His dad can afford to take his son to mcdonalds, buy him bits n bobs, take him on day trips, he also can afford to have him overnight.... so where is the money coming from!!!
sorry but its not right and some thing needs doing about it
Why some men choose to walk away from their own kids is beyond me. As is the behaviour of some women.
Kids are made by 2 people (50%) from each and therefore there should be an EQUAL share of responsibility.
It is too easy for men to walk away unfortunately.
I wish I had the ability to 'decide' to give up work! If I did decide this who would pay my mortgage and feed my kids? I would not want state handouts thank you. I a fit and healthy and can work - oh just like he is except he will now have the state paying his rent and supporting him!
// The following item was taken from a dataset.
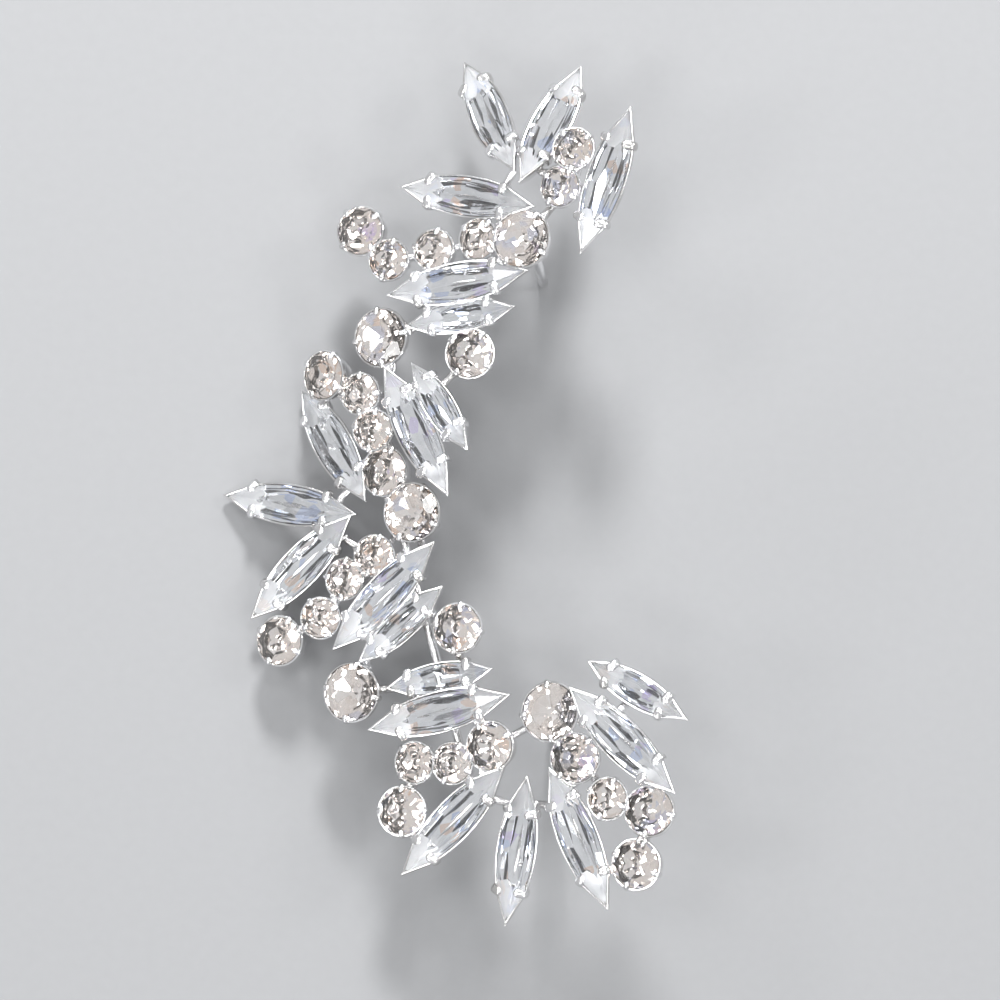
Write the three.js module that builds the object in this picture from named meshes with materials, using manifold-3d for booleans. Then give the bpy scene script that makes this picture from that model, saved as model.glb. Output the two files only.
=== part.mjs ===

He has not seen the kids since august. He cant afford to see them - cant afford to feed them apparently. Funny that he can spend over £6 a day on cigs but not feed his kids every other weekend.
He sits back on state handouts while my kids are in full time breakfast, after school and holiday club. All paid for by me so I can work.
I want my kids to see their dad, all kids should have 2 parents. He cant be bothered seeing them or paying for them. It is disgusting.
The law on this needs sorting
miserablemoaninggit
Try and look at your situation rationally. Quell your emotions. Go the the CSA. Keep the burden on your fellow tax payers to the absolute minimum because, believe me, we are fed up with raising other people's kids.